FARGO-Fans of mixed-martial arts fighting might appreciate the 29-page ruling handed down by U.S. District Court Judge Daniel Hovland this week. Hovland kicked North Dakota Republican legislators in the teeth, elbowed them in the back of the heads, twisted their knees into unthinkable positions and delivered a few quick punches to their faces.
Did the GOPers tap out of this brutal takedown? Nah. It's likely they ignored it on their way to crafting more bills that don't have a chance of standing up to constitutional scrutiny while costing North Dakota taxpayers thousands upon thousands of dollars. It seems to be a habit.
Hovland's ruling blocked the state's voter identification law, passed by the Legislature in 2013 and signed into law by Republican Gov. Jack Dalrymple. Boiled down, Hovland wrote that North Dakota put a number of restrictions in place that unfairly burdened Native Americans, requiring one form of ID to get another form of ID to get an acceptable form of ID. Not only that, the state enacted "some of the most restrictive voter ID laws in the nation" when it removed the possibility a voter could sign an affidavit vouching for their identity.
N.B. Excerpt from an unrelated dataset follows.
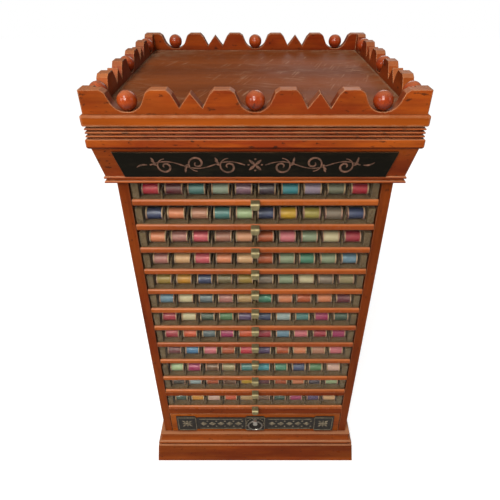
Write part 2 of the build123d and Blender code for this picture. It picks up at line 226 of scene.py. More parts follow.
def magnitude(tree, value):
    """A value without its sign."""
    return calculated(tree, "ABSOLUTE", value)


def mixed(tree, factor, first, second, blend="MIX"):
    """Blend two colours."""
    return add_node(tree, "ShaderNodeMix", {0: factor, 6: first, 7: second},
                    data_type="RGBA", blend_type=blend).outputs[2]


def tinted(tree, colour, tint):
    """Multiply a colour by another."""
    return mixed(tree, 1.0, colour, tint, "MULTIPLY")


def noise(tree, vector, scale, detail=4.0, roughness=0.55):
    """A noise value between 0 and 1."""
    return add_node(tree, "ShaderNodeTexNoise", {"Vector": vector, "Scale": scale, "Detail": detail,
                                                 "Roughness": roughness}).outputs[0]


def stretched(tree, vector, scale):
    """A vector scaled along each axis."""
    return add_node(tree, "ShaderNodeVectorMath", {0: vector, 1: scale}, operation="MULTIPLY").outputs[0]


def axes_of(tree, vector):
    """The three parts of a vector."""
    return add_node(tree, "ShaderNodeSeparateXYZ", {0: vector}).outputs


def object_place(tree):
    """Where a point lies in the object's own coordinates."""
    return add_node(tree, "ShaderNodeTexCoord").outputs["Object"]


def face_normal(tree):
    """The direction in which a face looks."""
    return add_node(tree, "ShaderNodeNewGeometry").outputs["Normal"]


def facing_up(tree):
    """1 on a face that looks straight up, 0 on an upright one and -1 on an underside."""
    return axes_of(tree, face_normal(tree))[2]


def agreement(tree, first, second):
    """1 where two directions are the same, 0 where they are square and -1 where they are opposite."""
    return add_node(tree, "ShaderNodeVectorMath", {0: first, 1: second},
                    operation="DOT_PRODUCT").outputs["Value"]


def bumped(tree, height, strength, depth, normal=None):
    """A normal that follows small heights, on top of another normal if one is given."""
    inputs = {"Strength": strength, "Distance": depth, "Height": height}
    if normal is not None:
        inputs["Normal"] = normal
    return add_node(tree, "ShaderNodeBump", inputs).outputs[0]


def set_surface(tree, output, inputs):
    """Give a material its one surface."""
    surface = add_node(tree, "ShaderNodeBsdfPrincipled", inputs)
    tree.links.new(surface.outputs[0], output.inputs["Surface"])


# Grain: growth rings, fine streaks and open pores along the X axis of the vector that comes in.
grain_group, inside, outside = new_group(
    "wood_grain",
    [("Vector", "Vector", None), ("Light", "Color", None), ("Dark", "Color", None),
     ("Ring Scale", "Float", 26.0), ("Contrast", "Float", 0.6)],
    [("Color", "Color"), ("Height", "Float")])
tree = grain_group
along = inside["Vector"]
cloud = noise(tree, stretched(tree, along, (1.2, 6, 6)), 2.0, 3)
warp = noise(tree, stretched(tree, along, (1.6, 9, 9)), 3.0, 2)
streak = noise(tree, stretched(tree, along, (3, 170, 170)), 1.0, 4, 0.6)
pore = noise(tree, stretched(tree, along, (22, 900, 900)), 1.0, 2, 0.5)
parts = axes_of(tree, along)
ring_place = plus(tree, plus(tree, parts[1], parts[2]), times(tree, warp, 0.12))
ring_wave = calculated(tree, "PINGPONG", times(tree, ring_place, inside["Ring Scale"]), 1.0)
figure = plus(tree, times(tree, ring_wave, 0.45), times(tree, streak, 0.55))
figure = plus(tree, figure, times(tree, cloud, 0.5))
figure = times(tree, ranged(tree, figure, 0.35, 1.15), inside["Contrast"])
wood_colour = mixed(tree, figure, inside["Light"], inside["Dark"])
pore_mask = ranged(tree, pore, 0.62, 0.72, 0.0, 0.35)
tree.links.new(mixed(tree, pore_mask, wood_colour, inside["Dark"]), outside["Color"])
tree.links.new(calculated(tree, "SUBTRACT", times(tree, streak, 0.4), pore_mask), outside["Height"])

# Edge wear: where the finish is rubbed off the arrises, from how much a rounded normal turns away.
wear_group, inside, outside = new_group(
    "edge_wear",
    [("Radius", "Float", 0.0015), ("Amount", "Float", 1.0), ("Scale", "Float", 30.0)],
    [("Mask", "Float"), ("Normal", "Vector")])
tree = wear_group
rounded = add_node(tree, "ShaderNodeBevel", {"Radius": inside["Radius"]}, samples=4).outputs[0]
rub = ranged(tree, agreement(tree, rounded, face_normal(tree)), 0.995, 0.90)
patches = noise(tree, object_place(tree), inside["Scale"], 5, 0.65)
rub = times(tree, rub, ranged(tree, patches, 0.34, 0.60, 0.25, 1.0))
tree.links.new(times(tree, rub, inside["Amount"]), outside["Mask"])
tree.links.new(rounded, outside["Normal"])

# Dust: a thin film on faces that look up, thicker in patches.
dust_group, inside, outside = new_group(
    "dust_film", [("Amount", "Float", 0.5), ("Scale", "Float", 9.0)], [("Mask", "Float")])
tree = dust_group
film = ranged(tree, noise(tree, object_place(tree), inside["Scale"], 6, 0.6), 0.3, 0.75, 0.25, 1.0)
film = times(tree, film, ranged(tree, facing_up(tree), 0.25, 0.95))
tree.links.new(times(tree, film, inside["Amount"]), outside["Mask"])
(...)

It is 29 pages of a blood-spattered canvas, with Hovland delivering a careful and detailed beating to legislators who clearly built a phantom case of rampant voter fraud in an attempt to keep a certain group of people from voting. The state did not even try to defend it, because it couldn't defend it. Lawyers for the state didn't produce one shred of evidence showing voter fraud, nor could they produce one shred of evidence proving Native Americans were not more adversely affected than other citizens.
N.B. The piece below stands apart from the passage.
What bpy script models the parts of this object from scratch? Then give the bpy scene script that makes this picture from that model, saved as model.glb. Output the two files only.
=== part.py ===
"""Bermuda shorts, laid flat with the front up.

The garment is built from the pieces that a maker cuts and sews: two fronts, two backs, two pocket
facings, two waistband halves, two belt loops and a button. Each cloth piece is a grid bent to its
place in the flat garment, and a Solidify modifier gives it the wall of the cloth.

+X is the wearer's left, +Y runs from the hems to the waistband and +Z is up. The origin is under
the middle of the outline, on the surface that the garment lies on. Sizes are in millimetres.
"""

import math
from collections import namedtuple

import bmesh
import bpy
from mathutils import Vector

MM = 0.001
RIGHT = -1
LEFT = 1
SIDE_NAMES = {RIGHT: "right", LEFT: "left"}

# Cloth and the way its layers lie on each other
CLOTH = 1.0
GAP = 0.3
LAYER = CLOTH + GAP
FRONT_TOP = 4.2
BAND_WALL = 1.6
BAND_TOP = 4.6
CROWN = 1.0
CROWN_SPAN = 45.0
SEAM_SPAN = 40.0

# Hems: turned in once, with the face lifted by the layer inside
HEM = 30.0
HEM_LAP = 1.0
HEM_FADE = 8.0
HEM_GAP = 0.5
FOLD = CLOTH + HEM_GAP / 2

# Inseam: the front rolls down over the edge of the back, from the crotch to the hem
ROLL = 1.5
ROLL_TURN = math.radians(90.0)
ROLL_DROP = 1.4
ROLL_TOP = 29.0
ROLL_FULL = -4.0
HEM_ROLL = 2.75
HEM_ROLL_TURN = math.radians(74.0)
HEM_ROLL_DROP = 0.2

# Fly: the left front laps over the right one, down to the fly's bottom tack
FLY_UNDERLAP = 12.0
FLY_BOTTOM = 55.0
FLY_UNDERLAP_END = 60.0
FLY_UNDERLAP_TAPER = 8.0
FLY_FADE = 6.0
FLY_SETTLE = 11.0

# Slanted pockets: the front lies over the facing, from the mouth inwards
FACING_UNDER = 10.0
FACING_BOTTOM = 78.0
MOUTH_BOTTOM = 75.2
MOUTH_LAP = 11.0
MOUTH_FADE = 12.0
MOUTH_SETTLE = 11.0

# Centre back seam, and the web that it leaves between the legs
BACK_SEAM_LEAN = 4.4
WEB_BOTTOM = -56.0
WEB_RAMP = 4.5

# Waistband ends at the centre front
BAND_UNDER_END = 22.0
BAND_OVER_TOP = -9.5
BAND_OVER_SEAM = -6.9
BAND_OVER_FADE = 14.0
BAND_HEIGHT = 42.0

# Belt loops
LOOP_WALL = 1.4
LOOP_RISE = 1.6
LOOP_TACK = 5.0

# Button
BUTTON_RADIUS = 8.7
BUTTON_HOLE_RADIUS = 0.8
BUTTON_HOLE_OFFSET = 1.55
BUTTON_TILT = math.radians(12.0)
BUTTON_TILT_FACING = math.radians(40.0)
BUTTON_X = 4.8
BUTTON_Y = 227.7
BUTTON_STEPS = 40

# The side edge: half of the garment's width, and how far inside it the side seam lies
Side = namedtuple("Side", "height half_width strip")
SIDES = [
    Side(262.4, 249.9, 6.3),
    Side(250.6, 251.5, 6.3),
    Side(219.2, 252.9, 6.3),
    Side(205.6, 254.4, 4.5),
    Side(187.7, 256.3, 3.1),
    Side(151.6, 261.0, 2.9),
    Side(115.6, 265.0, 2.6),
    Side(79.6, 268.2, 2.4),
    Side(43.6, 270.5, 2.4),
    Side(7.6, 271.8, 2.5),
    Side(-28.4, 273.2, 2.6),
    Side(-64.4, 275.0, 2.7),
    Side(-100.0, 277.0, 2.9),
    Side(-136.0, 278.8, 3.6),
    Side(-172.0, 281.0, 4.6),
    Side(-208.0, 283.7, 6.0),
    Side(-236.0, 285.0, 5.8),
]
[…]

"It is important to note that with respect to the Plaintiffs' request for injunctive relief, none of the affidavits, declarations, surveys, studies, or data submitted by the Plaintiffs in support of their motion have been challenged or refuted by the State of North Dakota," Hovland wrote.
The entire case built by the plaintiffs-seven members of the Turtle Mountain Band of Chippewa-went undisputed by the state.
It is a devastating indictment of the Legislature.
The plaintiffs presented mounds of evidence and statistics showing how the laws made it more difficult for them to vote compared to non-Native Americans. Cost. Travel time. Lack of transportation. Proximity to sites that provide driver's licenses. And more. Much more.
The state did not challenge or dispute any of it. It agreed, directly contrary to what Republican lawmakers said in supporting the bill, that Native Americans face much greater burdens in securing the proper ID.
"The undisputed evidence produced to date supports the conclusion that some of those voters will simply be unable to obtain the necessary ID, no matter how hard they try," Hovland wrote.
And remember how legislators repeated over and over how voter ID laws were necessary to prevent voter fraud, that election integrity in North Dakota was in trouble because of all the people voting who shouldn't be voting? Elections could be stolen, they said.
Yeah, not so much.
Actually, not at all.
The state did not show one instance of voter fraud to defend the law.
"There is," Hovland wrote, "a total lack of evidence to show voter fraud has ever been a problem in North Dakota."
In another instance he wrote, "The undisputed evidence before the Court reveals that voter fraud in North Dakota has been virtually non-existent."
There's that phrase again. "Undisputed evidence." It appears often in Hovland's ruling.
Here is what we need to keep in mind, particularly as the Legislature gets ready to crank up again in 2017: Legislators and those testifying in favor of (or against) bills are under no burden to be truthful or present actual evidence to back up their arguments. So GOP lawmakers intent on preventing certain people from voting made up whatever malarkey they wanted.
"It's easy to get an ID. Who couldn't get an ID? Everybody can get one."
"There is rampant voter fraud! People are voting who shouldn't be voting! We need to put a stop to this!"
But when a law is challenged and goes to a court, defendants must produce evidence. Facts. Truths. Statistics. That's a key difference. There was no truth to defend this law.
One more key point. Hovland is no wild-eyed liberal, the proverbial "activist judge" out to make social change. He is an appointee of former Republican president George W. Bush. He was appointed by a conservative. He's on the same team.
That makes this more than a takedown. It's a full-blown cold knockout. It'd be an embarrassing one, if North Dakota's Republican lawmakers were capable of embarrassment.